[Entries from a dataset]
★ ★ ★

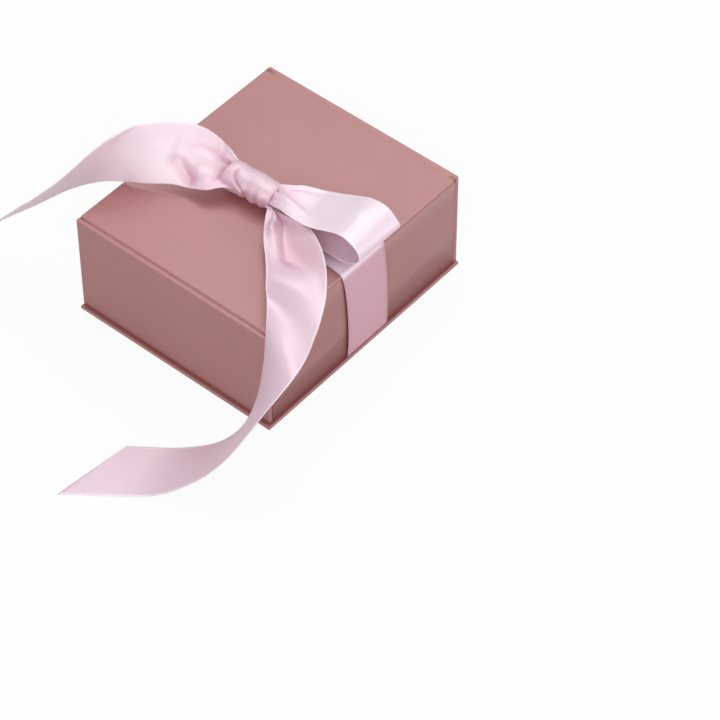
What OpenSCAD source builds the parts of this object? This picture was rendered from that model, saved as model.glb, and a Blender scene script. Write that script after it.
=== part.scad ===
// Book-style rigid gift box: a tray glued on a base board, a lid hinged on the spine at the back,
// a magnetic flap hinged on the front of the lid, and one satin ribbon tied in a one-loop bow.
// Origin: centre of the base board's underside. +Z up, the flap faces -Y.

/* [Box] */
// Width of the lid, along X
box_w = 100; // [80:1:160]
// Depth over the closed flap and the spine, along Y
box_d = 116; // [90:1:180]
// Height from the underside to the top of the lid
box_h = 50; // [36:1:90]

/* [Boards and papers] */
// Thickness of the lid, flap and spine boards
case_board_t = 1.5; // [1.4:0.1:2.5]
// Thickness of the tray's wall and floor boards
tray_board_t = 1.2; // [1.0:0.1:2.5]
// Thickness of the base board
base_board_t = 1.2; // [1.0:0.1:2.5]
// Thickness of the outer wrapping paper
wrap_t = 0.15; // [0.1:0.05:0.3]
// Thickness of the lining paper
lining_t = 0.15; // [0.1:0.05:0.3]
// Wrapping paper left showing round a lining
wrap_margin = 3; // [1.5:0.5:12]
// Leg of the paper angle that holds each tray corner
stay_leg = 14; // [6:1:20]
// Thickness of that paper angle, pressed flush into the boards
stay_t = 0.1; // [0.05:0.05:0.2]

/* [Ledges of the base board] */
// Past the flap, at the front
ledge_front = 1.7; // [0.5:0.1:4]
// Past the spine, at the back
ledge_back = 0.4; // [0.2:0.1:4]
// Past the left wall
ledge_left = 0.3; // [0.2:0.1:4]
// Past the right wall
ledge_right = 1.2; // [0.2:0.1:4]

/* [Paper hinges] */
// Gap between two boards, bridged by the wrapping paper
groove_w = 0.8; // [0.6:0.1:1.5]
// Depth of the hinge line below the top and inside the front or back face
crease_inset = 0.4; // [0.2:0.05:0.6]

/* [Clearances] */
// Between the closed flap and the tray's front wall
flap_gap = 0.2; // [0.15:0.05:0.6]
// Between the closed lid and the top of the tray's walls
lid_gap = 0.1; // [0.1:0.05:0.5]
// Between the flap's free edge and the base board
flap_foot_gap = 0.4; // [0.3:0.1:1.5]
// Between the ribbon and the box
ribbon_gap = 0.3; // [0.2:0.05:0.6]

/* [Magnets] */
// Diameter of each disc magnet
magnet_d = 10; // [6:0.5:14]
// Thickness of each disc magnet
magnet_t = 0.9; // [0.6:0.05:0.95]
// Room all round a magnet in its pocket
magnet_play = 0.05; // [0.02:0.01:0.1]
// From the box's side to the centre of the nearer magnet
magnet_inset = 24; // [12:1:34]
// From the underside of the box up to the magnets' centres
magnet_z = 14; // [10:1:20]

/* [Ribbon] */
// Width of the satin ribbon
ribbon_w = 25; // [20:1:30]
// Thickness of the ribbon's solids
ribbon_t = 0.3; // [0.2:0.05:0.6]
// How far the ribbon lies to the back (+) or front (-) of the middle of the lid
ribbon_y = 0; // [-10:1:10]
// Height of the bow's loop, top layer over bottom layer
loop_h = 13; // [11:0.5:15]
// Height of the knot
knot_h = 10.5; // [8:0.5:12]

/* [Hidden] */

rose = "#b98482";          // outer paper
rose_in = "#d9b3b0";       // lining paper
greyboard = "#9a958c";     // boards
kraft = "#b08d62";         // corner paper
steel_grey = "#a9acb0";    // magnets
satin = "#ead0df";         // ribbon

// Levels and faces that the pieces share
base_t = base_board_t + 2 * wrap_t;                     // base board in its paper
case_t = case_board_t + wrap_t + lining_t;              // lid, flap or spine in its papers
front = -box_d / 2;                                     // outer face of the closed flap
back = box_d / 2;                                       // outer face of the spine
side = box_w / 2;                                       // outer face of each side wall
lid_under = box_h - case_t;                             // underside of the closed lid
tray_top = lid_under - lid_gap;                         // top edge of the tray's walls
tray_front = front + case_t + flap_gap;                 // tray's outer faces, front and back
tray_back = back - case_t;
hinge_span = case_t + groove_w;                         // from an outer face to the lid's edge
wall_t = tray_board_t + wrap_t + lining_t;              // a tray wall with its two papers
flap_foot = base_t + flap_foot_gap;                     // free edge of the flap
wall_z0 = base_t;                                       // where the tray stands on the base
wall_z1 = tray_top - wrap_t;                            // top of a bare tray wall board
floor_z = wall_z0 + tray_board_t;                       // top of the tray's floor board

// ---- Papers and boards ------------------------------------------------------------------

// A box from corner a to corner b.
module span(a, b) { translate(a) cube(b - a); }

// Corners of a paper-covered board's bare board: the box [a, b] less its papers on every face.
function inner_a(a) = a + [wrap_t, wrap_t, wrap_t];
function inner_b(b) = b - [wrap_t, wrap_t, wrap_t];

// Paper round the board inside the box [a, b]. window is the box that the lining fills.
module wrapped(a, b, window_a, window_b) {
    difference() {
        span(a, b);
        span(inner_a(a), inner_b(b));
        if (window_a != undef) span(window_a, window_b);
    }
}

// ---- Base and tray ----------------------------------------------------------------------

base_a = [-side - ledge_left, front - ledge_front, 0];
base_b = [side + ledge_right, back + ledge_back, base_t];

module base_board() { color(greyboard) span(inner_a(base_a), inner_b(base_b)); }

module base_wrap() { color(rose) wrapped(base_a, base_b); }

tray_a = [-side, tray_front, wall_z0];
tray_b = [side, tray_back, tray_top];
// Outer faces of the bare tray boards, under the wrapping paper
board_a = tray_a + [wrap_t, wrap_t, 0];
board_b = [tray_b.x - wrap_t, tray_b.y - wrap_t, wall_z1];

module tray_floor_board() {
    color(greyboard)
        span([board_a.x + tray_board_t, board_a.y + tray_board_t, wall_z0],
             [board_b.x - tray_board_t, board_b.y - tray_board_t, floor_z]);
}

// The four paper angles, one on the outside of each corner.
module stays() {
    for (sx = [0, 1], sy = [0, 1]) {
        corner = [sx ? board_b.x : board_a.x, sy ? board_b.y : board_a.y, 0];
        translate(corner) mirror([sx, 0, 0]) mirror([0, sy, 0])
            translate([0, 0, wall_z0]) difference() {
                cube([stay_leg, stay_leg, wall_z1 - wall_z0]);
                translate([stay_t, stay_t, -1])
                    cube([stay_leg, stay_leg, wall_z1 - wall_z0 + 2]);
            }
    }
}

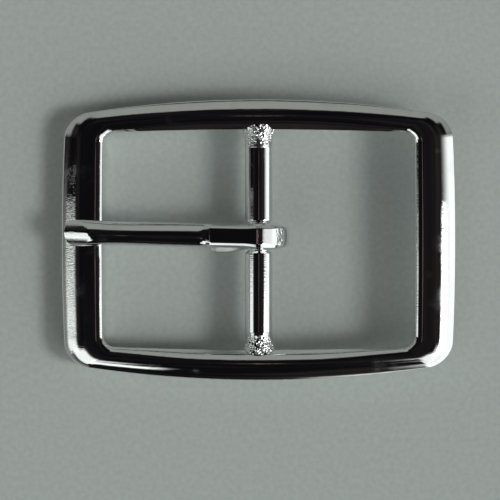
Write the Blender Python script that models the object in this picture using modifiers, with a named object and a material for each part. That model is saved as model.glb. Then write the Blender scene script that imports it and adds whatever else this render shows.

★ ★ ★

* **Task details**:
Write out the material from the first line to the last, exactly.

* **Finished answer**:
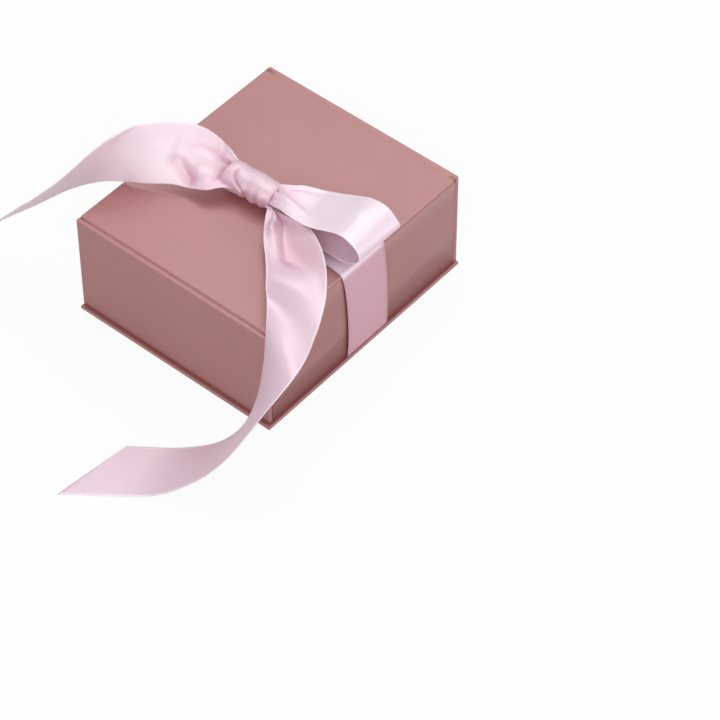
What OpenSCAD source builds the parts of this object? This picture was rendered from that model, saved as model.glb, and a Blender scene script. Write that script after it.
=== part.scad ===
// Book-style rigid gift box: a tray glued on a base board, a lid hinged on the spine at the back,
// a magnetic flap hinged on the front of the lid, and one satin ribbon tied in a one-loop bow.
// Origin: centre of the base board's underside. +Z up, the flap faces -Y.

/* [Box] */
// Width of the lid, along X
box_w = 100; // [80:1:160]
// Depth over the closed flap and the spine, along Y
box_d = 116; // [90:1:180]
// Height from the underside to the top of the lid
box_h = 50; // [36:1:90]

/* [Boards and papers] */
// Thickness of the lid, flap and spine boards
case_board_t = 1.5; // [1.4:0.1:2.5]
// Thickness of the tray's wall and floor boards
tray_board_t = 1.2; // [1.0:0.1:2.5]
// Thickness of the base board
base_board_t = 1.2; // [1.0:0.1:2.5]
// Thickness of the outer wrapping paper
wrap_t = 0.15; // [0.1:0.05:0.3]
// Thickness of the lining paper
lining_t = 0.15; // [0.1:0.05:0.3]
// Wrapping paper left showing round a lining
wrap_margin = 3; // [1.5:0.5:12]
// Leg of the paper angle that holds each tray corner
stay_leg = 14; // [6:1:20]
// Thickness of that paper angle, pressed flush into the boards
stay_t = 0.1; // [0.05:0.05:0.2]

/* [Ledges of the base board] */
// Past the flap, at the front
ledge_front = 1.7; // [0.5:0.1:4]
// Past the spine, at the back
ledge_back = 0.4; // [0.2:0.1:4]
// Past the left wall
ledge_left = 0.3; // [0.2:0.1:4]
// Past the right wall
ledge_right = 1.2; // [0.2:0.1:4]

/* [Paper hinges] */
// Gap between two boards, bridged by the wrapping paper
groove_w = 0.8; // [0.6:0.1:1.5]
// Depth of the hinge line below the top and inside the front or back face
crease_inset = 0.4; // [0.2:0.05:0.6]

/* [Clearances] */
// Between the closed flap and the tray's front wall
flap_gap = 0.2; // [0.15:0.05:0.6]
// Between the closed lid and the top of the tray's walls
lid_gap = 0.1; // [0.1:0.05:0.5]
// Between the flap's free edge and the base board
flap_foot_gap = 0.4; // [0.3:0.1:1.5]
// Between the ribbon and the box
ribbon_gap = 0.3; // [0.2:0.05:0.6]

/* [Magnets] */
// Diameter of each disc magnet
magnet_d = 10; // [6:0.5:14]
// Thickness of each disc magnet
magnet_t = 0.9; // [0.6:0.05:0.95]
// Room all round a magnet in its pocket
magnet_play = 0.05; // [0.02:0.01:0.1]
// From the box's side to the centre of the nearer magnet
magnet_inset = 24; // [12:1:34]
// From the underside of the box up to the magnets' centres
magnet_z = 14; // [10:1:20]

/* [Ribbon] */
// Width of the satin ribbon
ribbon_w = 25; // [20:1:30]
// Thickness of the ribbon's solids
ribbon_t = 0.3; // [0.2:0.05:0.6]
// How far the ribbon lies to the back (+) or front (-) of the middle of the lid
ribbon_y = 0; // [-10:1:10]
// Height of the bow's loop, top layer over bottom layer
loop_h = 13; // [11:0.5:15]
// Height of the knot
knot_h = 10.5; // [8:0.5:12]

/* [Hidden] */

rose = "#b98482";          // outer paper
rose_in = "#d9b3b0";       // lining paper
greyboard = "#9a958c";     // boards
kraft = "#b08d62";         // corner paper
steel_grey = "#a9acb0";    // magnets
satin = "#ead0df";         // ribbon

// Levels and faces that the pieces share
base_t = base_board_t + 2 * wrap_t;                     // base board in its paper
case_t = case_board_t + wrap_t + lining_t;              // lid, flap or spine in its papers
front = -box_d / 2;                                     // outer face of the closed flap
back = box_d / 2;                                       // outer face of the spine
side = box_w / 2;                                       // outer face of each side wall
lid_under = box_h - case_t;                             // underside of the closed lid
tray_top = lid_under - lid_gap;                         // top edge of the tray's walls
tray_front = front + case_t + flap_gap;                 // tray's outer faces, front and back
tray_back = back - case_t;
hinge_span = case_t + groove_w;                         // from an outer face to the lid's edge
wall_t = tray_board_t + wrap_t + lining_t;              // a tray wall with its two papers
flap_foot = base_t + flap_foot_gap;                     // free edge of the flap
wall_z0 = base_t;                                       // where the tray stands on the base
wall_z1 = tray_top - wrap_t;                            // top of a bare tray wall board
floor_z = wall_z0 + tray_board_t;                       // top of the tray's floor board

// ---- Papers and boards ------------------------------------------------------------------

// A box from corner a to corner b.
module span(a, b) { translate(a) cube(b - a); }

// Corners of a paper-covered board's bare board: the box [a, b] less its papers on every face.
function inner_a(a) = a + [wrap_t, wrap_t, wrap_t];
function inner_b(b) = b - [wrap_t, wrap_t, wrap_t];

// Paper round the board inside the box [a, b]. window is the box that the lining fills.
module wrapped(a, b, window_a, window_b) {
    difference() {
        span(a, b);
        span(inner_a(a), inner_b(b));
        if (window_a != undef) span(window_a, window_b);
    }
}

// ---- Base and tray ----------------------------------------------------------------------

base_a = [-side - ledge_left, front - ledge_front, 0];
base_b = [side + ledge_right, back + ledge_back, base_t];

module base_board() { color(greyboard) span(inner_a(base_a), inner_b(base_b)); }

module base_wrap() { color(rose) wrapped(base_a, base_b); }

tray_a = [-side, tray_front, wall_z0];
tray_b = [side, tray_back, tray_top];
// Outer faces of the bare tray boards, under the wrapping paper
board_a = tray_a + [wrap_t, wrap_t, 0];
board_b = [tray_b.x - wrap_t, tray_b.y - wrap_t, wall_z1];

module tray_floor_board() {
    color(greyboard)
        span([board_a.x + tray_board_t, board_a.y + tray_board_t, wall_z0],
             [board_b.x - tray_board_t, board_b.y - tray_board_t, floor_z]);
}

// The four paper angles, one on the outside of each corner.
module stays() {
    for (sx = [0, 1], sy = [0, 1]) {
        corner = [sx ? board_b.x : board_a.x, sy ? board_b.y : board_a.y, 0];
        translate(corner) mirror([sx, 0, 0]) mirror([0, sy, 0])
            translate([0, 0, wall_z0]) difference() {
                cube([stay_leg, stay_leg, wall_z1 - wall_z0]);
                translate([stay_t, stay_t, -1])
                    cube([stay_leg, stay_leg, wall_z1 - wall_z0 + 2]);
            }
    }
}

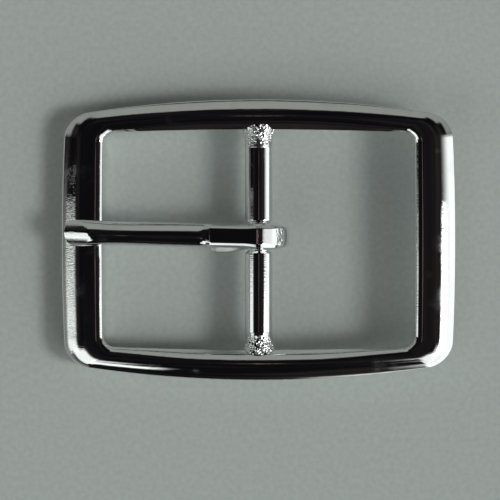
Write the Blender Python script that models the object in this picture using modifiers, with a named object and a material for each part. That model is saved as model.glb. Then write the Blender scene script that imports it and adds whatever else this render shows.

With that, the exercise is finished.